Write out each line exactly as it stands, please.
# # # #
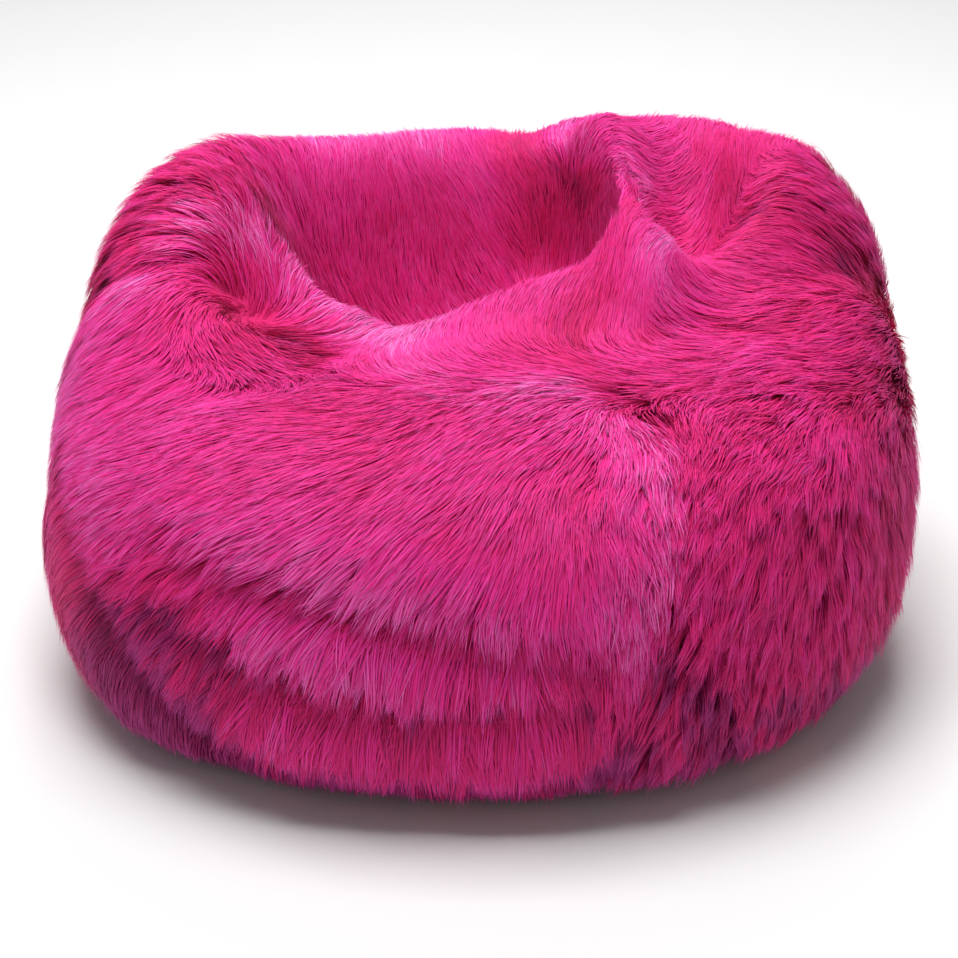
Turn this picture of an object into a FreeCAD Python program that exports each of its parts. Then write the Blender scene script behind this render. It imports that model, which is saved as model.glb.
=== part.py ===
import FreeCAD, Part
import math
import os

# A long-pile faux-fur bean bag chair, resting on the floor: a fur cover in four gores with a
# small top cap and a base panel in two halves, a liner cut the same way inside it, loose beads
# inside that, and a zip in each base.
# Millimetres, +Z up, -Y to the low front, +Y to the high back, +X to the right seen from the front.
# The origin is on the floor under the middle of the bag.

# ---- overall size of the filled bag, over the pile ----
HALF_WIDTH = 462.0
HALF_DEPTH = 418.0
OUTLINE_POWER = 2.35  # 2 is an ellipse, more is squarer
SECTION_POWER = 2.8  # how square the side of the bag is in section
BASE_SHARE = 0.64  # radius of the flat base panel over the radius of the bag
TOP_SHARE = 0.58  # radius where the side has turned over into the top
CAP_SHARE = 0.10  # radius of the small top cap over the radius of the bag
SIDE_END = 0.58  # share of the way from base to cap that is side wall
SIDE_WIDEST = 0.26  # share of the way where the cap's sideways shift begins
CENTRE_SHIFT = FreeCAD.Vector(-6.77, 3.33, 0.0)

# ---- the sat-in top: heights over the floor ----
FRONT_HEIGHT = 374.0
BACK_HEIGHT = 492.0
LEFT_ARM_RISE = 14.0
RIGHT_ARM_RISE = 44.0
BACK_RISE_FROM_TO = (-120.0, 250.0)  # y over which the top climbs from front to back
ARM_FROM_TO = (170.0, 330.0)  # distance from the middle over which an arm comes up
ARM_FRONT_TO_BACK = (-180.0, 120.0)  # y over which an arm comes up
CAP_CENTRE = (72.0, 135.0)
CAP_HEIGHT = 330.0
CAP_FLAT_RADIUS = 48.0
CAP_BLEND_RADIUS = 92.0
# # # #
-- Output below --
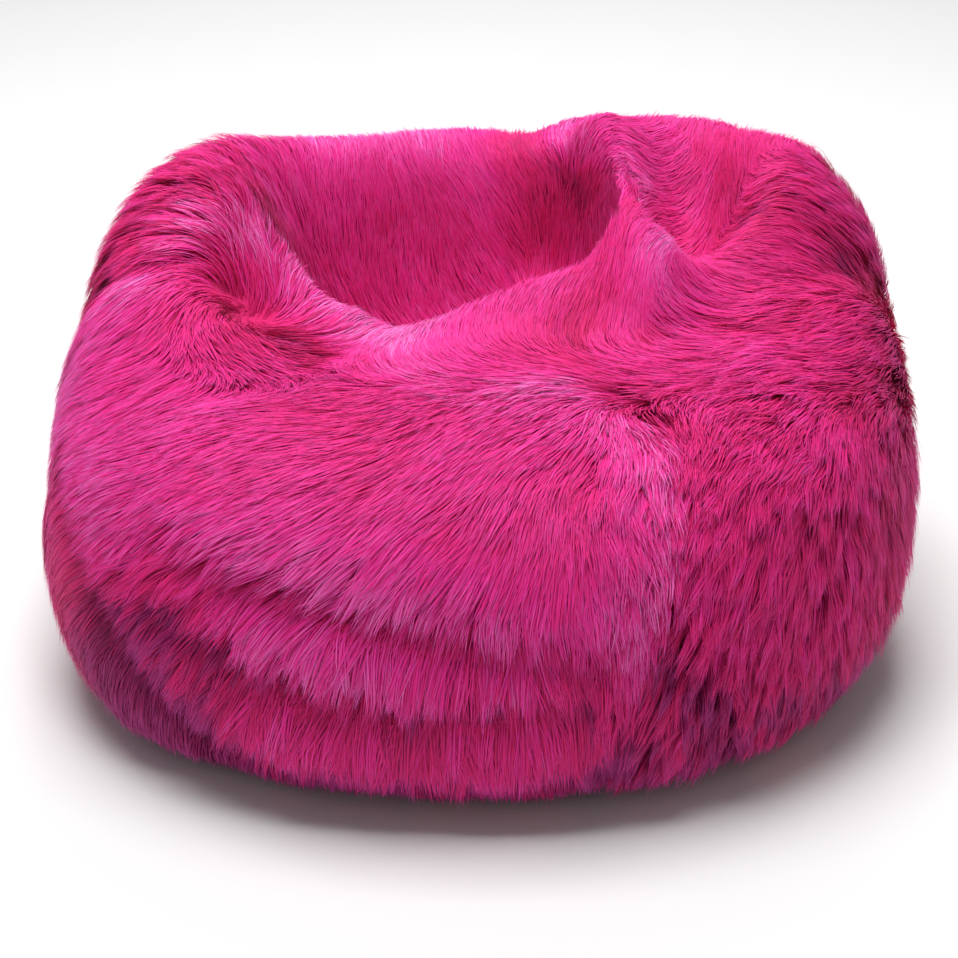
Turn this picture of an object into a FreeCAD Python program that exports each of its parts. Then write the Blender scene script behind this render. It imports that model, which is saved as model.glb.
=== part.py ===
import FreeCAD, Part
import math
import os

# A long-pile faux-fur bean bag chair, resting on the floor: a fur cover in four gores with a
# small top cap and a base panel in two halves, a liner cut the same way inside it, loose beads
# inside that, and a zip in each base.
# Millimetres, +Z up, -Y to the low front, +Y to the high back, +X to the right seen from the front.
# The origin is on the floor under the middle of the bag.

# ---- overall size of the filled bag, over the pile ----
HALF_WIDTH = 462.0
HALF_DEPTH = 418.0
OUTLINE_POWER = 2.35  # 2 is an ellipse, more is squarer
SECTION_POWER = 2.8  # how square the side of the bag is in section
BASE_SHARE = 0.64  # radius of the flat base panel over the radius of the bag
TOP_SHARE = 0.58  # radius where the side has turned over into the top
CAP_SHARE = 0.10  # radius of the small top cap over the radius of the bag
SIDE_END = 0.58  # share of the way from base to cap that is side wall
SIDE_WIDEST = 0.26  # share of the way where the cap's sideways shift begins
CENTRE_SHIFT = FreeCAD.Vector(-6.77, 3.33, 0.0)

# ---- the sat-in top: heights over the floor ----
FRONT_HEIGHT = 374.0
BACK_HEIGHT = 492.0
LEFT_ARM_RISE = 14.0
RIGHT_ARM_RISE = 44.0
BACK_RISE_FROM_TO = (-120.0, 250.0)  # y over which the top climbs from front to back
ARM_FROM_TO = (170.0, 330.0)  # distance from the middle over which an arm comes up
ARM_FRONT_TO_BACK = (-180.0, 120.0)  # y over which an arm comes up
CAP_CENTRE = (72.0, 135.0)
CAP_HEIGHT = 330.0
CAP_FLAT_RADIUS = 48.0
CAP_BLEND_RADIUS = 92.0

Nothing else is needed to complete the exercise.